An Interesting and Important Discussion
Steve Fitzpatick is summarizing important aspects of radiative energy transport and its interaction with material in the Earth’s atmosphere, at Jeff Id’s tAV. I think many of these phenomena and processes are represented by parameterizations.
As I have noted from time to time, these interactions are frequently used to tune hindcasts so that a better representation of the past response of the Earth’s climate systems is obtained. And that I find this situation to be somewhat disconcerting due to the fuzzy nature of the parameterizations that are used to characterize these inherently complex interactions.

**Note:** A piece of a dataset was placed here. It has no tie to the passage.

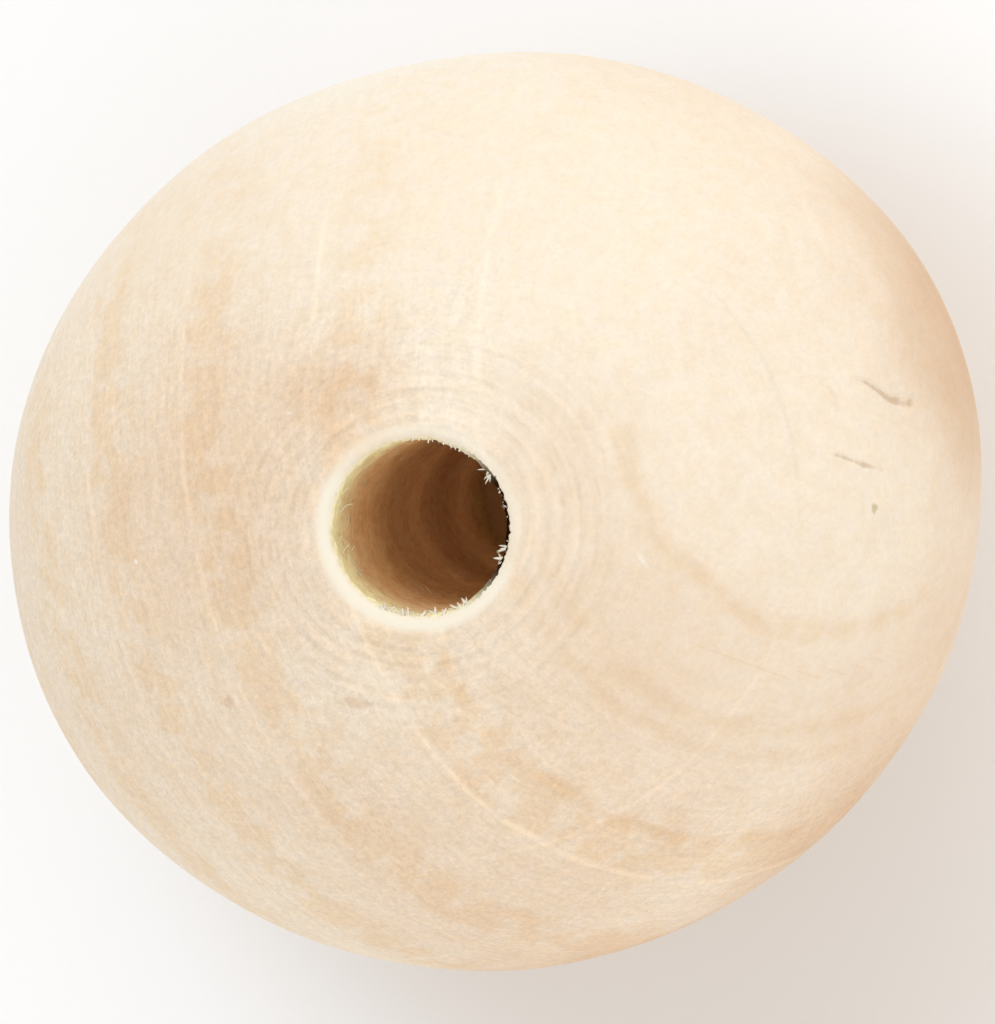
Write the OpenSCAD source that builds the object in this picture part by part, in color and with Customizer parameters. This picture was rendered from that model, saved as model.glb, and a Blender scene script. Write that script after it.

Let’s consider an example as follows. Take the steady-state isothermal flow of an incompressible fluid through a straight round pipe and for which a known flow rate is imposed. We want to check the predictions of a model of the pressure gradient along the pipe with measured data. For this flow as described, we know that the friction factor between the pipe wall and the fluid is the most critically important aspect of the response of the pressure gradient. The physical phenomena and processes of importance relative to the response of interest are known without a doubt.

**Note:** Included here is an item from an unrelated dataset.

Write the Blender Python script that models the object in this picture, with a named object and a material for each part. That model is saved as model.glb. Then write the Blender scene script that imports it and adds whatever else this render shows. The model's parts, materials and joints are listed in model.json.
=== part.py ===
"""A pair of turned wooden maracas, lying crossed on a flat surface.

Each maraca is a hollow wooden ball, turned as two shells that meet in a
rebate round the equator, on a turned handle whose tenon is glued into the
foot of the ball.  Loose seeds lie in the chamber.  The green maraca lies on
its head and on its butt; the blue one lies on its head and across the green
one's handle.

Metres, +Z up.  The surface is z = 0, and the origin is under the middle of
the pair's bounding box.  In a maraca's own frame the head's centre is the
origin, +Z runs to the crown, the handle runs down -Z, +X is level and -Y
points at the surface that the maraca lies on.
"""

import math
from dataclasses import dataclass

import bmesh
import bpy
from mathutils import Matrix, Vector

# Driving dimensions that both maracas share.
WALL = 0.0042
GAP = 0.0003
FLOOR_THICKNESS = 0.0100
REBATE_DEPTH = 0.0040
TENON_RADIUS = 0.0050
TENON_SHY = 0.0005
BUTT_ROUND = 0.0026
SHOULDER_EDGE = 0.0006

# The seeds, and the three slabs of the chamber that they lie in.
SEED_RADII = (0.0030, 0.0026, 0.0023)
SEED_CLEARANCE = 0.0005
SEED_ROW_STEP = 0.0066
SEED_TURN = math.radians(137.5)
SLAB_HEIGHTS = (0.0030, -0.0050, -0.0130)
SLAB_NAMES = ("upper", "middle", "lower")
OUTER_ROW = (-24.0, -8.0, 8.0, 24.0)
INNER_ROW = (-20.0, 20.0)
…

If the predictions by the model do not agree with the measured data we know exactly which aspect of the modeling is in error and we can adjust that single parameter with assurance that we can obtain the correct results solely by the actions of this single parameter. We get the correct response for the correct reason. We know we have gotten the correct response for the correct reasons based on both theoretical and empirical information. Especially, empirical data have shown the direct connection between the pressure gradient and the wall friction factor for several hundred years.
In my opinion aerosols, and their critically important interactions with radiative energy transport, are among the more inherently complex aspects of real-world, radiative-energy transport in the Earth’s atmosphere. While theoretical studies have provided insights into these phenomena and processes, these are basically for highly idealized situations. The parameterization of the interactions are at all levels; from estimation of the geometric characterization of the aerosols, to the numbers of particles, to connections with several important aspects of clouds, and finally to the interactions with radiative energy transport. See Chapters 7 and 8 of Parameterization Schemes: Keys to Understanding Numerical Weather Prediction Models [Paperback] and Chapters 5 and 8 of Thermodynamics of Atmospheres and Oceans, Volume 65 (International Geophysics) [Hardcover].
When so many different aspects of complex processes are described by parameterizations, it can be difficult to ensure that tuning of parameterizations can be directly linked to the response of interest. This is especially true, in my opinion, when the response of interest is a very high level solution functional in which all aspects of the total problem are mapped to a single number. It is very disconcerting that parameterization of the geometric details of aerosols, for example, have been linked to representation of the response of the global-average surface temperature.